» JOB: Beginning with the line that contains "const seal = new THREE.Group();" and ending with the line that contains "from typing import Any, Optional, Sequence", reproduce each line exactly; include both and add nothing.

» DATA RECORDS:

▼▼▼

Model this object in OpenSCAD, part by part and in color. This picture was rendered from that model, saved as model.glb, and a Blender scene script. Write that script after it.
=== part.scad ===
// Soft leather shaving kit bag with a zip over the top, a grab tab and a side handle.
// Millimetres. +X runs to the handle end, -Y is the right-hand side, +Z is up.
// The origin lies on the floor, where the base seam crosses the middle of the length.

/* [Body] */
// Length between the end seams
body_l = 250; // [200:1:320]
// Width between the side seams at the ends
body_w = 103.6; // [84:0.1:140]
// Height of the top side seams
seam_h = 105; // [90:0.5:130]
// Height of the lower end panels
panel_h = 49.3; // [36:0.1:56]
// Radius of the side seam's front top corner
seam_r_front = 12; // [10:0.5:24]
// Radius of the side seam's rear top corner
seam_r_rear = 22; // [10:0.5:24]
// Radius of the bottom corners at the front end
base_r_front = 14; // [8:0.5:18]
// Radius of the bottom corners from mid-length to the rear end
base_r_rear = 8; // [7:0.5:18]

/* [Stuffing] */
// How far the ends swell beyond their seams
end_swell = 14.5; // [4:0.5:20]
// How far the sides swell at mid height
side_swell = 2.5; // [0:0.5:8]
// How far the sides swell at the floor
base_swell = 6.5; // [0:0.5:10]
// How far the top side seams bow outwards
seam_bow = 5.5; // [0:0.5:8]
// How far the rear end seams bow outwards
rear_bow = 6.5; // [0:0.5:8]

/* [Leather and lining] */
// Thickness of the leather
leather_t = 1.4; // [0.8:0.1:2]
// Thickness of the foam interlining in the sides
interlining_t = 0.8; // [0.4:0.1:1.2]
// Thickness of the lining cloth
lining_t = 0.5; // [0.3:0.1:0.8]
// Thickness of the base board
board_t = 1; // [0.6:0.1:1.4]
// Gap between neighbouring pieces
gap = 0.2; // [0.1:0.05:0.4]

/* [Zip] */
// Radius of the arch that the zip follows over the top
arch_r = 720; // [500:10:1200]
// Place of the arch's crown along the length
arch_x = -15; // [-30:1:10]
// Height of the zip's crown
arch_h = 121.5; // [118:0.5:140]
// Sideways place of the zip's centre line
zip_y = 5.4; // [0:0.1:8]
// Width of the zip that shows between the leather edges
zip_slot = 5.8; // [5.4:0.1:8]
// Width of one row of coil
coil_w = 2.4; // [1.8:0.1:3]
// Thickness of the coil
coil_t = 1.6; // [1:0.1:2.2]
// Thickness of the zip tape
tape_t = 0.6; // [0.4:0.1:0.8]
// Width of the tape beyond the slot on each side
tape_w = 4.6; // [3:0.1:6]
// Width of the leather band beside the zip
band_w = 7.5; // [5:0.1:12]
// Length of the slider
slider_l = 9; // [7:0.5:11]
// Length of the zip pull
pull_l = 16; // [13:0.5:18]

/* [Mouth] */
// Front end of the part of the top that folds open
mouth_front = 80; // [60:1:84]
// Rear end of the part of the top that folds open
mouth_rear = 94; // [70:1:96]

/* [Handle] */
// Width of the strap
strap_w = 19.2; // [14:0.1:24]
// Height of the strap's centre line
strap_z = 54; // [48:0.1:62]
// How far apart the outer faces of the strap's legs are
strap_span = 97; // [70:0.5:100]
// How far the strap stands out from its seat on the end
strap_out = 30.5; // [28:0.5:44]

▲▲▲
▼▼▼

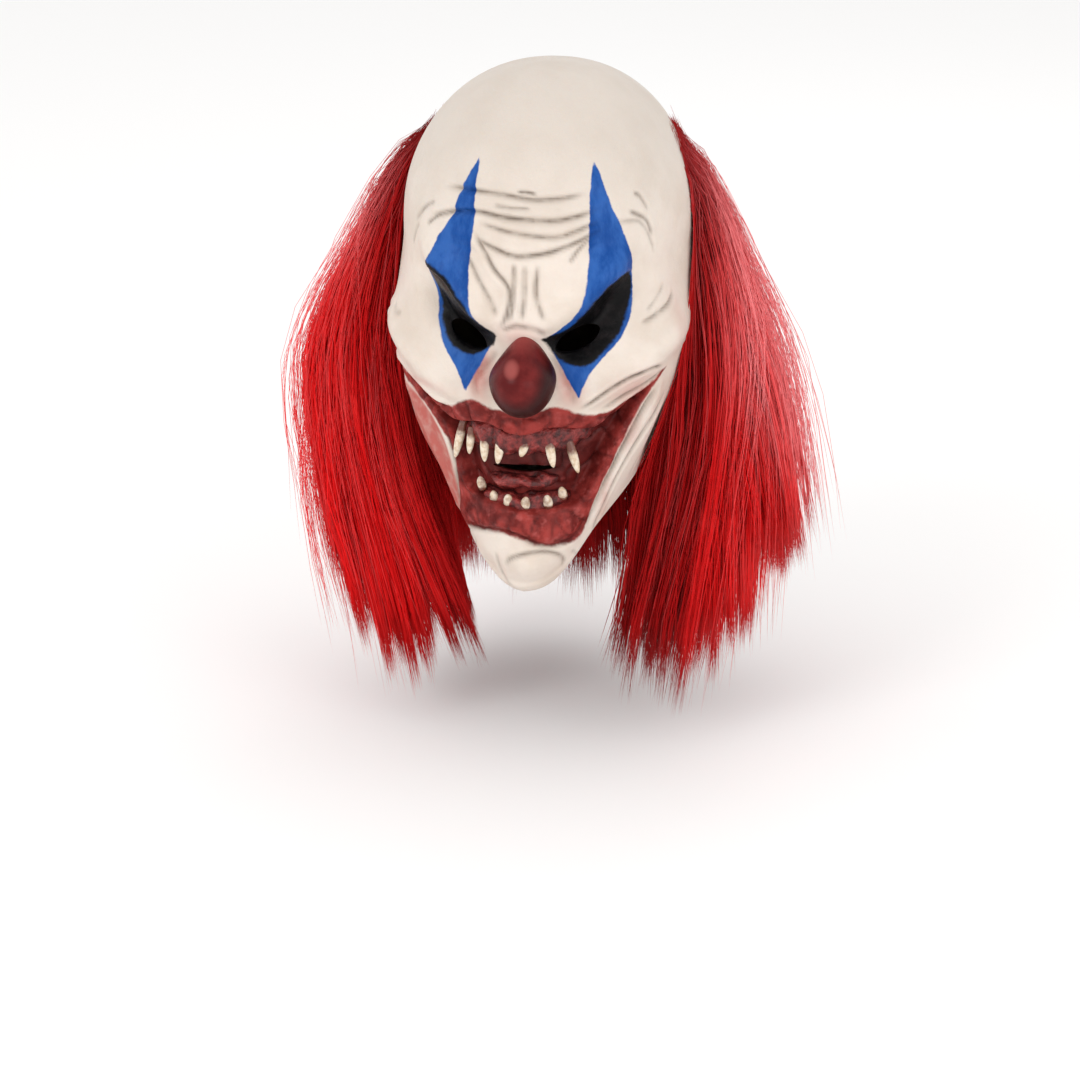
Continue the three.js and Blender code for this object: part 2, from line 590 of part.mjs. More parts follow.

▲▲▲
▼▼▼

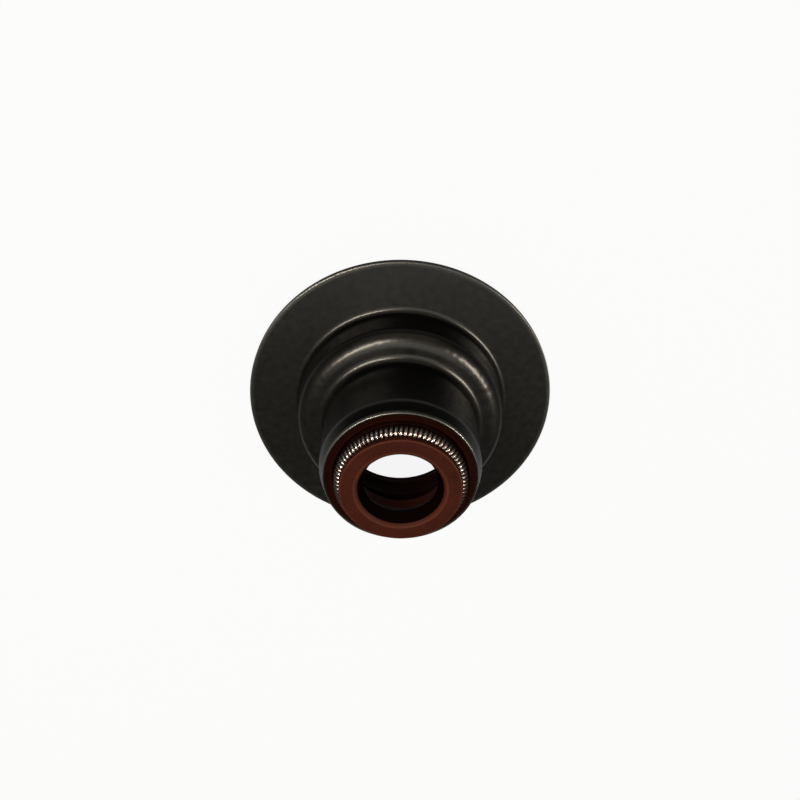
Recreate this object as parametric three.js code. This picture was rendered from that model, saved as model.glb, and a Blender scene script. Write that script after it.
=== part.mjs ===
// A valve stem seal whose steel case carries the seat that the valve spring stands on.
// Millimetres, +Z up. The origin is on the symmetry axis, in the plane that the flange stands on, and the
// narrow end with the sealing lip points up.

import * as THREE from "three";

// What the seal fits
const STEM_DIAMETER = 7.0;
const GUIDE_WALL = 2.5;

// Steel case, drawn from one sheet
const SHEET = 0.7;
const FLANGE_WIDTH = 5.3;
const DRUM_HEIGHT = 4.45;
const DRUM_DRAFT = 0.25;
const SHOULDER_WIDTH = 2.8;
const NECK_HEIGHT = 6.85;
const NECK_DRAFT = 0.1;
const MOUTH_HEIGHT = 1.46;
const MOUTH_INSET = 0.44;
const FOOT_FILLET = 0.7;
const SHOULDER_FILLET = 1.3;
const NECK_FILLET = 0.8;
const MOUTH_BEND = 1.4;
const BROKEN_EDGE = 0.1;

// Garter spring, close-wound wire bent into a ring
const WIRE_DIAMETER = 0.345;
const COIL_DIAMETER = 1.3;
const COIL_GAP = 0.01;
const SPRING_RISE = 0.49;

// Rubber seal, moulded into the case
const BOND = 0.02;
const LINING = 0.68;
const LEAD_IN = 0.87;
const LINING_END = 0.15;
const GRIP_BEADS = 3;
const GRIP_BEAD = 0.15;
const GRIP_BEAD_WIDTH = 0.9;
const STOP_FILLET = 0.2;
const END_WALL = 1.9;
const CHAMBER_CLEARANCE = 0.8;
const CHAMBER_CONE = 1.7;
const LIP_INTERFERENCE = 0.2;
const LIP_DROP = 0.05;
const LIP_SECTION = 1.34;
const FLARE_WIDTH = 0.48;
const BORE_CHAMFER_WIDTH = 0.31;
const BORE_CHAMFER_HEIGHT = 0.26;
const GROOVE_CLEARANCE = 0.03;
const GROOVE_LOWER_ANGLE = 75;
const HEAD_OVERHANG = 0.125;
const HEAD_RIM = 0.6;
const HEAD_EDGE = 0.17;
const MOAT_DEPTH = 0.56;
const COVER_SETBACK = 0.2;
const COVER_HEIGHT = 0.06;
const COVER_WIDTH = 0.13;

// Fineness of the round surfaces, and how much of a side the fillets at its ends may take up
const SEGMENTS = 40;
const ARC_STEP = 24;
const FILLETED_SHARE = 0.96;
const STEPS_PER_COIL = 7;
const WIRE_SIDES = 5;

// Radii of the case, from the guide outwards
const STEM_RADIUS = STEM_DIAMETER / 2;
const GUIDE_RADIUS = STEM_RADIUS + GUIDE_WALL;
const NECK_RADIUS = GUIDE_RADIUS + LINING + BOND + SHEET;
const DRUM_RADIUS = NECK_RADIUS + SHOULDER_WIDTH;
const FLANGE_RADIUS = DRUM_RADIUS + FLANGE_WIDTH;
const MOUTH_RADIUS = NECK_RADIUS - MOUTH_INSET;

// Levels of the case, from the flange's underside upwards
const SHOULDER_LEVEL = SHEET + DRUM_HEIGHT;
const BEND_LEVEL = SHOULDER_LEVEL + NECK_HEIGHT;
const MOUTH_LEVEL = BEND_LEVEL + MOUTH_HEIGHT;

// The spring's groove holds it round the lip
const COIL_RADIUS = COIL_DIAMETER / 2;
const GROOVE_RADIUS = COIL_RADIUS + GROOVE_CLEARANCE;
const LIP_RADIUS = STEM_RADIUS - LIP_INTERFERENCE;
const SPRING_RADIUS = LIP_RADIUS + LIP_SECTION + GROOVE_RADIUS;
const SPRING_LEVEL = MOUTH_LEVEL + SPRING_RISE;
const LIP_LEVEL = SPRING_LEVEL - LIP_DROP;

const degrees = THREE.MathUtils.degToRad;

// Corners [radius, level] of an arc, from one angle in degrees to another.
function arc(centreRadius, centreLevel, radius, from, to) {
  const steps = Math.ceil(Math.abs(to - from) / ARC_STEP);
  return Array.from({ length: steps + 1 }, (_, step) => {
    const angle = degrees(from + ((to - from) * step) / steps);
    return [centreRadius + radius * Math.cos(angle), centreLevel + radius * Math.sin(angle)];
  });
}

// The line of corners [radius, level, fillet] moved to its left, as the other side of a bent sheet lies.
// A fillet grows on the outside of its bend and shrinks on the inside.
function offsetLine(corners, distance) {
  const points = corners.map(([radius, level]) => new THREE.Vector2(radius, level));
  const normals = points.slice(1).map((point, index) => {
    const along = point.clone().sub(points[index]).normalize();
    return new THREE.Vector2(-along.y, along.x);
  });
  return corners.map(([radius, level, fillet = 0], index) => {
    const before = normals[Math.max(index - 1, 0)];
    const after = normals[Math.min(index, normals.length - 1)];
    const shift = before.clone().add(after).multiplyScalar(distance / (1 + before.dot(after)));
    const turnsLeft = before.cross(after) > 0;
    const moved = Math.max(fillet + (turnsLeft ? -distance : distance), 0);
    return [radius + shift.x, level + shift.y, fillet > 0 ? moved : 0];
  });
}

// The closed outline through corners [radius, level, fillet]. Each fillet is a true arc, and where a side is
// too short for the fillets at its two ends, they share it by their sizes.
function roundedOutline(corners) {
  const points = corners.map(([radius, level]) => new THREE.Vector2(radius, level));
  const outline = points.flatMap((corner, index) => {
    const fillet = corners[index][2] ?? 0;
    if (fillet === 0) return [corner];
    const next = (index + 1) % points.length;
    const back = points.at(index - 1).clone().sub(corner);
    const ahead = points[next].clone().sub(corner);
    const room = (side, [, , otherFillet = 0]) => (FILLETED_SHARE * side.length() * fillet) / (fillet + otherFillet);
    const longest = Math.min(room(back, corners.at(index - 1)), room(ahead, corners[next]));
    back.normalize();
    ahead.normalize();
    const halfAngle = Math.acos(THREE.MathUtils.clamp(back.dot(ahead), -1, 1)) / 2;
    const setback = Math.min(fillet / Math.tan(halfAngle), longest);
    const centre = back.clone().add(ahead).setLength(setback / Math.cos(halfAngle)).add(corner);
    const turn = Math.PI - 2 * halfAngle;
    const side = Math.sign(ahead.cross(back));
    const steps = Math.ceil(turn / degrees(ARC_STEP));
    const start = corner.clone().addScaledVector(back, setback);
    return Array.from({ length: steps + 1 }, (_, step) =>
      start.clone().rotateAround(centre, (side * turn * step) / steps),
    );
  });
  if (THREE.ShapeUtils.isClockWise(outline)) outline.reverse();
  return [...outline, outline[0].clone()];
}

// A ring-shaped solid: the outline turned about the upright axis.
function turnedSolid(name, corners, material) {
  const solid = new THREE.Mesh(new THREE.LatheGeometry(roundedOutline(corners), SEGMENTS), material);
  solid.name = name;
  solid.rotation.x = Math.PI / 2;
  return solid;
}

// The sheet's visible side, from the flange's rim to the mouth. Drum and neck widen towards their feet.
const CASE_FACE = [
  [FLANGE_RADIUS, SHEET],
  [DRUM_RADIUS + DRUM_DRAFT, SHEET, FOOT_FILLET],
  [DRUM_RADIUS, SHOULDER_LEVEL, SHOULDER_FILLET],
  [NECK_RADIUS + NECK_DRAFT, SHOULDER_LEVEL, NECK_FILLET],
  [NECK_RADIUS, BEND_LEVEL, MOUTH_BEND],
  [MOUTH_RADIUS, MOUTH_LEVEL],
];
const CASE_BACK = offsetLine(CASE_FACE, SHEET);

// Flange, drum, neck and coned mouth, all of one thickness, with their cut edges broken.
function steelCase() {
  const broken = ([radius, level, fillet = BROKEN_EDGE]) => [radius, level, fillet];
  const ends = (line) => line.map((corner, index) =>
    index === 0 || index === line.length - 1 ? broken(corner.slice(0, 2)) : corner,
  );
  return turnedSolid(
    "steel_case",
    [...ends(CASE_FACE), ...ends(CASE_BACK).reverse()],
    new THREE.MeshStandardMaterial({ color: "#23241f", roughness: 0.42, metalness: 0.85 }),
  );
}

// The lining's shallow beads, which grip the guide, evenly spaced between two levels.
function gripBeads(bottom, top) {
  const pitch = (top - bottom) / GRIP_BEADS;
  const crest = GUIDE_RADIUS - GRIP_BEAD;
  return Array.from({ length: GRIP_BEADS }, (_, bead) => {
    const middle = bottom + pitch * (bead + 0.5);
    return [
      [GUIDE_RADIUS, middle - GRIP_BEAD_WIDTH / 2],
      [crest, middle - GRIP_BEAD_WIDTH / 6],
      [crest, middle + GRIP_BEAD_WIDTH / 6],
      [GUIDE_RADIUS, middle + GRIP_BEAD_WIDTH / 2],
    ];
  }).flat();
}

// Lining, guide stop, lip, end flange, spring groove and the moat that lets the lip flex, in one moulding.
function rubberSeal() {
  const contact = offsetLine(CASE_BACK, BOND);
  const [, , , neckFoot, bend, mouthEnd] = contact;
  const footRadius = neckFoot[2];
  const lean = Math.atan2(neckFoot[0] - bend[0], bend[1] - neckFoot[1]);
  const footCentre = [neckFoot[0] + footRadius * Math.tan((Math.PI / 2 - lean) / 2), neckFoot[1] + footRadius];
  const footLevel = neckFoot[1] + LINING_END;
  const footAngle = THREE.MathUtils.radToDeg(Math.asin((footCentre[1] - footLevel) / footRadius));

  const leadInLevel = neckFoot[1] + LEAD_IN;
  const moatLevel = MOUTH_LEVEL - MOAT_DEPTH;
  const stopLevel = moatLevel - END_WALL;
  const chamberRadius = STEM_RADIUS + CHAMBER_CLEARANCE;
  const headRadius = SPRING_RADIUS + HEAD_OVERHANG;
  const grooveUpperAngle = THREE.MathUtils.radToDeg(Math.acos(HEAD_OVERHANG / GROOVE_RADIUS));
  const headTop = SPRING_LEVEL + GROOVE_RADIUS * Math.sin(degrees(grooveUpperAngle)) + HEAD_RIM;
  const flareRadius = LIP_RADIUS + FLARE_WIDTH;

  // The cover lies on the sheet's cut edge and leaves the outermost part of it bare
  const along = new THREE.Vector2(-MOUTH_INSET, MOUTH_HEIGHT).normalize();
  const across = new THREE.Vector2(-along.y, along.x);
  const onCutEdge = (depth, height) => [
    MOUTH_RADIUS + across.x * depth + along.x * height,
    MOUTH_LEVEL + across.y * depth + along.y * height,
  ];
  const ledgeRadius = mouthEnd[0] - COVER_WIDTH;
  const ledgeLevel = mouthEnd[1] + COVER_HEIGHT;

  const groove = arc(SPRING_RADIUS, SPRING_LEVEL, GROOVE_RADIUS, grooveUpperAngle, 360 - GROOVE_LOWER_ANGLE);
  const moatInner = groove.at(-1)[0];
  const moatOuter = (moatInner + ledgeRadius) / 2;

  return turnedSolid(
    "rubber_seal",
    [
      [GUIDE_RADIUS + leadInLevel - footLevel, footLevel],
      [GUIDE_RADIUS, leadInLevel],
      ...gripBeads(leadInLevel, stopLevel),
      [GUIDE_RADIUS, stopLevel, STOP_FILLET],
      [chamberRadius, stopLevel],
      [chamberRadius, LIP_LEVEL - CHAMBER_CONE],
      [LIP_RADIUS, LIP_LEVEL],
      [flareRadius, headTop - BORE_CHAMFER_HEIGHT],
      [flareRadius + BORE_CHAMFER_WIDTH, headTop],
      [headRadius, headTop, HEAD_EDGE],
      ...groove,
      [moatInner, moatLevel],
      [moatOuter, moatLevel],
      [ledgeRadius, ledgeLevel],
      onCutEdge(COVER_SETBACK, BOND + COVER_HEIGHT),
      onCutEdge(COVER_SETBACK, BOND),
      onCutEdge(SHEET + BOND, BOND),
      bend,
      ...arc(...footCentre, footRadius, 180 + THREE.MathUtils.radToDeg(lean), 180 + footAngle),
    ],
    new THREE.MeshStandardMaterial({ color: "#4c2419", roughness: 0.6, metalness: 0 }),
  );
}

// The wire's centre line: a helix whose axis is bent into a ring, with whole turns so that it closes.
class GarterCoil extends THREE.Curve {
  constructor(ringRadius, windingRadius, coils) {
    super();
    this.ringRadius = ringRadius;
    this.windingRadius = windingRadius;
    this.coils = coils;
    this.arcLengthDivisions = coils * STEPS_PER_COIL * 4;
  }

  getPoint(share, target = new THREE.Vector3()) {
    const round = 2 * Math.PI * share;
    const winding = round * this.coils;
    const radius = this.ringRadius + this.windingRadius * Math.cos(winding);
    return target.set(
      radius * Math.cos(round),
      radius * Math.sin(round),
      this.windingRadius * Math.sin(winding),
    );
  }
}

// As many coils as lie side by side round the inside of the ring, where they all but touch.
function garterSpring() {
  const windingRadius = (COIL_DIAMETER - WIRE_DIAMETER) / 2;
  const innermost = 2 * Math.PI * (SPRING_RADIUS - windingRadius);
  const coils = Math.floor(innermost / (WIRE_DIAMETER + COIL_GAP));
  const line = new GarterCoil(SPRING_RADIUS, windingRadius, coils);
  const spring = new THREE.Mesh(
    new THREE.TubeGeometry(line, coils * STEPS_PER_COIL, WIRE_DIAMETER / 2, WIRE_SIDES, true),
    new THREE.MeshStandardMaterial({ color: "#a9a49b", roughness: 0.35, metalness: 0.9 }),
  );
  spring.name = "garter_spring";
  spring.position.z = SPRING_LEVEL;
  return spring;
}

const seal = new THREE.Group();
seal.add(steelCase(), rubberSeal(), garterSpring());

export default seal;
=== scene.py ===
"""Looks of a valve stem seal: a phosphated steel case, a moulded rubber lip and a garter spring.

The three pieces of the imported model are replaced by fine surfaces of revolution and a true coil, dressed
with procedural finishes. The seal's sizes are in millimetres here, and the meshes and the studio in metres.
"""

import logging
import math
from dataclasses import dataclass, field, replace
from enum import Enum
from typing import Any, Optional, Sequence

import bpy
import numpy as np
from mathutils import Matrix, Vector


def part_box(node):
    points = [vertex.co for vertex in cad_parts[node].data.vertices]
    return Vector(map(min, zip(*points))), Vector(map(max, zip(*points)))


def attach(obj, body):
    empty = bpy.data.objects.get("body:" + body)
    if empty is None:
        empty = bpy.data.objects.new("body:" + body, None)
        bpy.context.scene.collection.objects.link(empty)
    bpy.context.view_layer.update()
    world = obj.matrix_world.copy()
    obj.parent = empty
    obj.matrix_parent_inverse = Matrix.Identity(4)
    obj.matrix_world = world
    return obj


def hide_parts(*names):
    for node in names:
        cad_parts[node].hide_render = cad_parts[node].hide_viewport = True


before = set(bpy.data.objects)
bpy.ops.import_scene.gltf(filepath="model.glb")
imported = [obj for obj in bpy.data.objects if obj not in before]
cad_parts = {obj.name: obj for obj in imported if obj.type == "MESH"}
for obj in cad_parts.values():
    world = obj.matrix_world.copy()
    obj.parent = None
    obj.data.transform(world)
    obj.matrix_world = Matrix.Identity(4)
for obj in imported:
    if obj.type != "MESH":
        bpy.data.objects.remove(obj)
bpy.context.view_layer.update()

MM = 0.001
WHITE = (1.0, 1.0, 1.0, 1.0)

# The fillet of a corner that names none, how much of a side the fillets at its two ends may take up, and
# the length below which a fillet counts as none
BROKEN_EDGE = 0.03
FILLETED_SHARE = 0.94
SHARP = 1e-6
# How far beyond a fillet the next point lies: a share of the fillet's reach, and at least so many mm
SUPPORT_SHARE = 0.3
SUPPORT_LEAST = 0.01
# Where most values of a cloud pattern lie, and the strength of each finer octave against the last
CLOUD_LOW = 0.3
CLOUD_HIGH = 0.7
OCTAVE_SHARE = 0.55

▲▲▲

» RESULT:
const seal = new THREE.Group();
seal.add(steelCase(), rubberSeal(), garterSpring());

export default seal;
=== scene.py ===
"""Looks of a valve stem seal: a phosphated steel case, a moulded rubber lip and a garter spring.

The three pieces of the imported model are replaced by fine surfaces of revolution and a true coil, dressed
with procedural finishes. The seal's sizes are in millimetres here, and the meshes and the studio in metres.
"""

import logging
import math
from dataclasses import dataclass, field, replace
from enum import Enum
from typing import Any, Optional, Sequence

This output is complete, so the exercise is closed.